Baltimore would have been a much better choice - just as large as St. Louis. Milwaukee wouldn't have been a terrible choice either.
   5. vortex of dissipation Posted: November 16, 2018 at 12:12 PM (#5788436)
Kansas City by that time had previous teams in the Union Association, National League, American Association, and Federal League. Almost a cottage industry...
   6. Hysterical & Useless Posted: November 16, 2018 at 04:51 PM (#5788603)
But Kansas City had advantages in barbeque and crazy little women
   7. Hank Gillette Posted: November 16, 2018 at 04:57 PM (#5788606)
In 1920, Kansas City was less than half the size of St. Louis, and of course significantly further away from the rest of major league baseball than St. Louis already was.

Baltimore would have been a much better choice - just as large as St. Louis.


Were MLB owners worried about territorial rights back then? The problem with Baltimore is that the minor leagues were still independent, and there was a very strong minor league franchise entrenched there. Only a few years earlier, they had a star pitcher named Rouse, Ruth, something like that. On the other hand, the Baltimore owner claimed that he was badly hurt the two years the Federal League had a franchise in Baltimore, so if MLB wanted to be ruthless, they probably could have put a team there.

It’s a good thing they didn’t try to put a team in Buffalo (11th largest U.S. city in 1920). Today, Buffalo’s population is barely half what it was then.
   8. Jefferson Manship (Dan Lee) Posted: November 16, 2018 at 05:22 PM (#5788614)
I don't think they were all that concerned about territorial rights of minor league teams at this point. In mid-November 1918 Ban Johnson was in the process of trying to destroy the association of minor leagues, so it certainly seems like they'd have tried to steamroll Dunn in Baltimore if they wanted to.
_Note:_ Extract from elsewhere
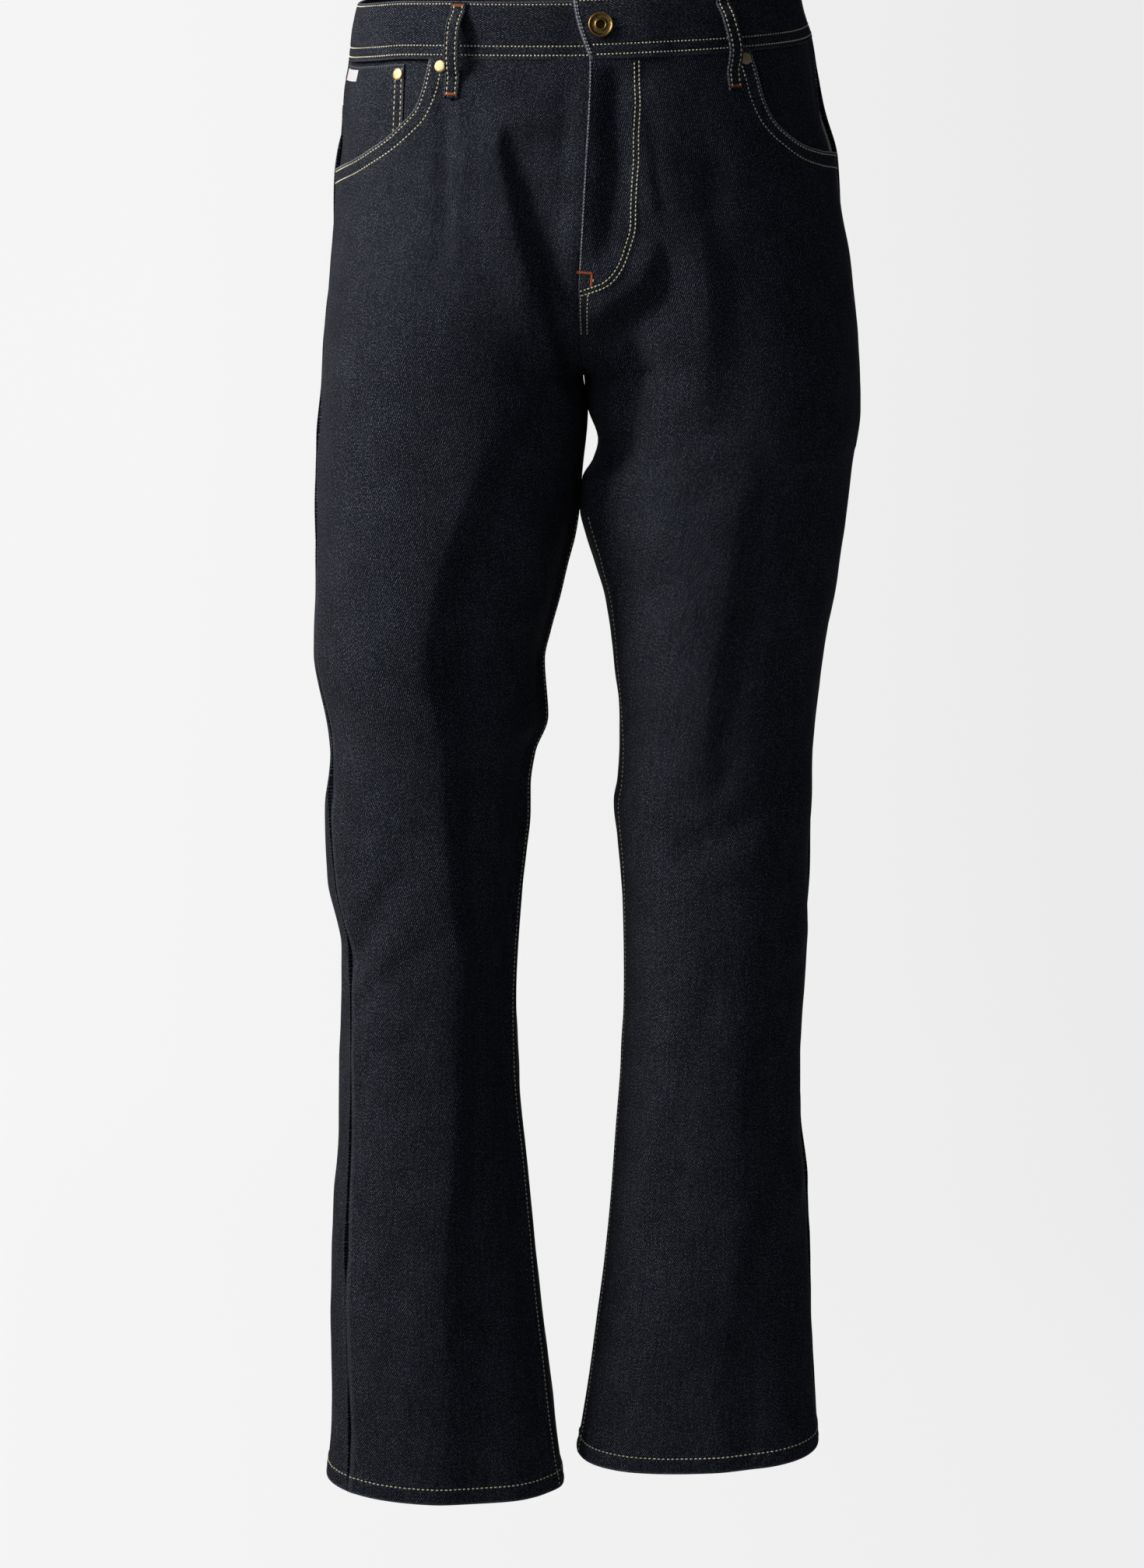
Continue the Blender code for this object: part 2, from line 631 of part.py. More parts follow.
def pocket_facing(leg, collection, finish):
    """The cloth in the pocket mouth: from the outseam to well behind the front."""
    cloth = CLOTH[leg, "front"]
    inner_edge = float(MOUTH_AT[leg](BAND_DROP)) + FACING_PAST
    top = BAND_DROP + BAND_GAP
    drops = np.linspace(top, FACING_BOTTOM, FACING_ROWS + 1)[:, None] * np.ones(FACING_COLUMNS + 1)
    reach = np.linspace(SEAM_GAP, inner_edge, FACING_COLUMNS + 1) * np.ones_like(drops)
    sink = facing_sink(reach, drops)
    outer = cloth.point(reach, drops, -sink)
    inner = cloth.point(reach, drops, -sink - WALL)
    return wall_from_grids("pocket_facing_" + leg, collection, finish, outer, inner)


def coin_pocket(collection, finish):
    cloth = CLOTH["right", "front"]
    drops = np.linspace(COIN_TOP, COIN_BOTTOM, COIN_ROWS + 1)[:, None] * np.ones(COIN_COLUMNS + 1)
    reach = np.linspace(COIN_OUTER, COIN_INNER, COIN_COLUMNS + 1) * np.ones_like(drops)
    rise = coin_rise(reach, drops)
    outer = cloth.point(reach, drops, rise)
    inner = cloth.point(reach, drops, rise - WALL)
    return wall_from_grids("coin_pocket", collection, finish, outer, inner)


def coin_pocket_tab(collection, finish):
    cloth = CLOTH["right", "front"]
    drops = np.linspace(TAB_TOP, TAB_TOP + TAB_HEIGHT, 3)[:, None] * np.ones(TAB_CELLS + 1)
    reach = np.linspace(TAB_REACH, TAB_REACH + TAB_WIDTH, TAB_CELLS + 1) * np.ones_like(drops)
    under = coin_rise(reach, drops) + TAB_GAP
    outer = cloth.point(reach, drops, under + TAB_WALL)
    inner = cloth.point(reach, drops, under)
    return wall_from_grids("coin_pocket_tab", collection, finish, outer, inner)


def fly_shield(collection, finish):
    """A strip behind the centre front, from just past the right edge to the fly stitching."""
    sink = WALL + LAYER_GAP
    grids = []
    for rise in (-sink, -sink - WALL):
        halves = []
        for leg, columns in (("left", SHIELD_LEFT), ("right", SHIELD_RIGHT)):
            reach, drops = front_cells(leg)
            rows = drops[:, -1] <= SHIELD_DROP
            halves.append(CLOTH[leg, "front"].point(reach[rows, -columns:], drops[rows, -columns:], rise))
        grids.append(np.concatenate([halves[0], halves[1][:, ::-1]], axis=1))
    return wall_from_grids("fly_shield", collection, finish, *grids)


def back_pocket(leg, collection, finish):
    """A five-sided patch, its points read from the back and moved out."""
    cloth = CLOTH[leg, "back"]
    u = np.linspace(-1, 1, PATCH_CELLS + 1)[None, :]
    v = np.linspace(0, 1, PATCH_CELLS + 1)[:, None]
    half = PATCH_TOP_HALF + (PATCH_BOTTOM_HALF - PATCH_TOP_HALF) * v
    aside = u * half
    fall = v * (PATCH_SIDE + PATCH_POINT * (1 - np.abs(u)))
    drops = PATCH_TOP - PATCH_TOP_SLOPE * aside + fall
    reach = -(cloth.width(drops) - PATCH_FROM_CENTRE - aside)
    outer = cloth.point(reach, drops, PATCH_GAP + WALL)
    inner = cloth.point(reach, drops, PATCH_GAP)
    return wall_from_grids("back_pocket_" + leg, collection, finish, outer, inner)


def waistband(collection, finish):
    """One strip round the waist: from its lower end under the left front, right round, to its upper end."""
    quarter = np.linspace(0, math.pi / 2, BAND_QUARTER + 1)
    under = turn_at("left", "front", np.linspace(UNDERLAP, 0, 5), 0.0)
    over = turn_at("left", "front", 0.6, 0.0)
    route = [("left", turn) for turn in under[:-1]]
    route += [("right", turn) for turn in quarter[::-1]]
    route += [("right", -turn) for turn in quarter[1:]]
    route += [("left", -turn) for turn in quarter[::-1][1:]]
    route += [("left", turn) for turn in np.linspace(0, over, BAND_QUARTER + 3)[1:]]
    last_under = len(under) - 2
    rows = {"outer": [], "inner": []}
    for i, (leg, turn) in enumerate(route):
        across = SIDE[leg] * float(OUTLINE_AT[leg](0.0) * signed_power(math.cos(turn), 2 / FRONT_SQUARE))
        shift = 0.0
        if turn > 0 and leg == "left" and i > last_under:
            shift = LAP * float(ease((LAP_START - across) / (LAP_START - LAP_END)))
        elif turn > 0:
            shift = -UNDERLAP_SINK * float(ease((across - UNDERLAP_START) / (UNDERLAP_END - UNDERLAP_START)))
        drops = np.array([0.0, BAND_DROP])
        points = plain_form(leg, turn, drops)
        small = math.radians(FINE_STEP)
        run = plain_form(leg, turn + small, drops) - plain_form(leg, turn - small, drops)
        out = np.stack([-run[:, 1], run[:, 0], np.zeros(2)], axis=1) * SIDE[leg]
        out = out / np.linalg.norm(out, axis=1, keepdims=True)
        rows["outer"].append(points + out * (BAND_PROUD + shift))
        rows["inner"].append(points + out * (shift - BAND_DEPTH))
    return wall_from_grids("waistband", collection, finish, np.array(rows["outer"]), np.array(rows["inner"]))


def belt_loop(name, rows_of_points, collection, finish):
    outer, inner = rows_of_points
    return wall_from_grids("belt_loop_" + name, collection, finish, outer, inner)


def loop_grids(cloth, reach_top, reach_bottom):
    """A loop's two faces: a narrow strip whose height off the form is read from LOOP_LIFT."""
    drops = np.array([row[0] for row in LOOP_LIFT], float)
    middle = reach_top + (reach_bottom - reach_top) * (drops - drops[0]) / (drops[-1] - drops[0])
    aside = np.array([-0.5, 0.0, 0.5]) * LOOP_WIDTH
    reach = middle[:, None] + aside
    level = drops[:, None] + np.zeros(3)
    lift = LIFT_AT(level)
    plain, out = cloth.plain(reach, level), cloth.normal(middle, drops)[:, None]
    return plain + out * (lift + LOOP_WALL)[..., None], plain + out * lift[..., None]


def centre_back_grids():
    """The centre-back loop, half of it on each side of the centre seam."""
    drops = np.array([row[0] for row in LOOP_LIFT], float)
    lift = LIFT_AT(drops)[:, None]
    out = np.array([0.0, 1.0, 0.0])
    columns = []
    for leg, aside in (("right", LOOP_WIDTH / 2), ("left", 0.0), ("left", LOOP_WIDTH / 2)):
        turn = turn_at(leg, "back", aside, drops)
        columns.append(plain_form(leg, turn, drops))
    plain = np.stack(columns, axis=1)
    plain[..., 1] = plain[:, 1:2, 1]
    return plain + out * (lift + LOOP_WALL)[..., None], plain + out * lift[..., None]


def turned_piece(name, profile, hole, place, out, collection, finish):
    """A Screw round the piece's own axis, from its hole or middle over the top to its flat underside."""
    mesh = bpy.data.meshes.new(name)
    points = [(hole, 0.0, 0.0)] if hole else [(0.0, 0.0, profile[0][1])]
    points += [(radius, 0.0, height) for radius, height in profile]
    closed = bool(hole)
    if not hole:
        points.append((0.0, 0.0, profile[-1][1]))
    edges = [(i, i + 1) for i in range(len(points) - 1)]
    if closed:
        edges.append((len(points) - 1, 0))
    mesh.from_pydata([Vector(point) * MM for point in points], edges, [])
    mesh.materials.append(finish)
    made = bpy.data.objects.new(name, mesh)
    collection.objects.link(made)
    screw = made.modifiers.new("turned", "SCREW")
    screw.steps = TURNED_STEPS
    screw.render_steps = TURNED_STEPS
    screw.use_merge_vertices = True
    screw.merge_threshold = 0.00001
    turn = Vector((0, 0, 1)).rotation_difference(Vector(out))
    made.matrix_world = Matrix.Translation(Vector(place) * MM) @ turn.to_matrix().to_4x4()
    return made


def button(collection, finish):
    """The waist button, seated on the waistband's upper end."""
    turn = turn_at("left", "front", BUTTON_ACROSS, 0.0)
    small = math.radians(FINE_STEP)
    top, bottom = plain_form("left", turn, np.array([0.0, BAND_DROP]))
    run = plain_form("left", turn + small, 0.0) - plain_form("left", turn - small, 0.0)
    out = np.cross(run, bottom - top)
    out = out / np.linalg.norm(out)
    place = top + (bottom - top) * BUTTON_DROP / BAND_DROP + out * (BAND_PROUD + LAP + SEAM_GAP)
    return turned_piece("waist_button", BUTTON_PROFILE, BUTTON_HOLE, place, out, collection, finish)


def rivet(row, collection, finish):
    data = dict(zip(RIVET_COLUMNS, row))
    cloth = CLOTH[data["leg"], "front"]
    reach, drop = np.array(data["reach"]), np.array(data["drop"])
    surface = float(coin_rise(reach, drop)) if data["sink"] else 0.0
    out = cloth.normal(reach, drop)
    place = cloth.point(reach, drop, surface + SEAM_GAP)
    return turned_piece("rivet_" + data["name"], RIVET_PROFILE, 0.0, place, out, collection, finish)


def clear_scene():
    for old in list(bpy.data.objects):
        bpy.data.objects.remove(old, do_unlink=True)


def main():
    clear_scene()
    collection = bpy.data.collections.new("straight_leg_jeans")
    bpy.context.scene.collection.children.link(collection)
    denim = material("indigo_denim", (0.012, 0.016, 0.024), 0.85, 0.0)
    woven = material("grey_woven_tab", (0.32, 0.32, 0.38), 0.8, 0.0)
    brass = material("antique_brass", (0.30, 0.20, 0.06), 0.38, 1.0)
    pale_brass = material("pale_brass", (0.70, 0.58, 0.30), 0.35, 1.0)
    for leg in SIDE:
        front_panel(leg, collection, denim)
        back_panel(leg, collection, denim)
        yoke(leg, collection, denim)
        pocket_facing(leg, collection, denim)
        back_pocket(leg, collection, denim)
    waistband(collection, denim)
    fly_shield(collection, denim)
    coin_pocket(collection, denim)
    coin_pocket_tab(collection, woven)
    for name, leg, reach_top, reach_bottom in LOOPS:
        cloth = CLOTH[leg, "front" if reach_top > 0 else "back"]
        belt_loop(name, loop_grids(cloth, reach_top, reach_bottom), collection, denim)
    belt_loop("back", centre_back_grids(), collection, denim)
    button(collection, brass)
    for row in RIVETS:
        rivet(row, collection, pale_brass)


main()
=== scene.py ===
"""Straight leg jeans in their worn shape: finished cloth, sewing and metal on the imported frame.

Frame: +Z up, the garment faces -Y and the wearer's left is +X. The origin is the middle of the waist
opening, level with the top of the waistband. Words used all through:
- drop: distance below the waistband's top edge
- across: distance from the centre plane
- turn: angle round a leg, 0 at its outermost line, a quarter turn at the front, a half turn innermost
- reach: length of cloth from the outseam, plus towards the front and minus towards the back
- rise: distance out of the garment's plain form
Lengths are in millimetres and scaled by MM when they go into a mesh.
"""

import math

import bpy
import numpy as np
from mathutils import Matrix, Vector


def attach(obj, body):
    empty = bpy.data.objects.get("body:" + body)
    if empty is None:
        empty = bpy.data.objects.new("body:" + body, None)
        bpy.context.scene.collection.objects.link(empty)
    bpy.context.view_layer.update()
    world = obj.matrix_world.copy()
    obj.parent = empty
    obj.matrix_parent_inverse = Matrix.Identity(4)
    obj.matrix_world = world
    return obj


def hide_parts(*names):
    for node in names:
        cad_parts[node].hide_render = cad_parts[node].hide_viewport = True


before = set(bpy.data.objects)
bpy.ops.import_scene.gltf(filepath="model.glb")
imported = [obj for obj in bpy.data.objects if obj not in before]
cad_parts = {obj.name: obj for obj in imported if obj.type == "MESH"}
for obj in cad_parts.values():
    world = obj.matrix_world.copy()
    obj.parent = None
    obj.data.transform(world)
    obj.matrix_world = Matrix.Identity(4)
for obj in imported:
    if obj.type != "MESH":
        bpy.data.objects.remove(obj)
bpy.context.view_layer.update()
MM = 0.001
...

Reading old newspapers, I get the impression that for the fans, there was less of a divide between minor league ball and major league ball at this point, particularly when you're talking about the American Association or PCL. There was probably some level of concern that they'd show up to Baltimore and the fans would stay loyal to their existing club.

With regard to Buffalo, there was also some talk circa 1916 of Toledo getting a big league team. It was a fast-growing city at that point, growing by 44% from 1910-1920, and by 1920 was about the size of Denver or Portland. It had grown by around 700% between 1870-1920. Toledo's population is smaller now than it was in 1930.
   9. Der-K: at 10% emotional investment Posted: November 16, 2018 at 06:47 PM (#5788641)
That said, the smallest city in the bigs in 1920 was Cincy - and Toledo was only 60% as big as that.
(Buffalo was the one option that was a larger city and not way out west (LA/SF) or, uh, kinda west (MIL).)
   10. crict Posted: November 16, 2018 at 08:30 PM (#5788662)
How about Montreal or Toronto?
   11. RMc's Daps of the Dope Artists Posted: November 19, 2018 at 09:25 AM (#5789120)
In 1920, Kansas City was less than half the size of St. Louis, and of course significantly further away from the rest of major league baseball than St. Louis already was.

KC is about 250 miles from St Louis, and roughly 500 miles from Chicago, an entire day's travel by rail in 1920. Still, Kansas City had a MLB team in the 19th century (and a Federal League team in 1914-15), and they figured it out somehow.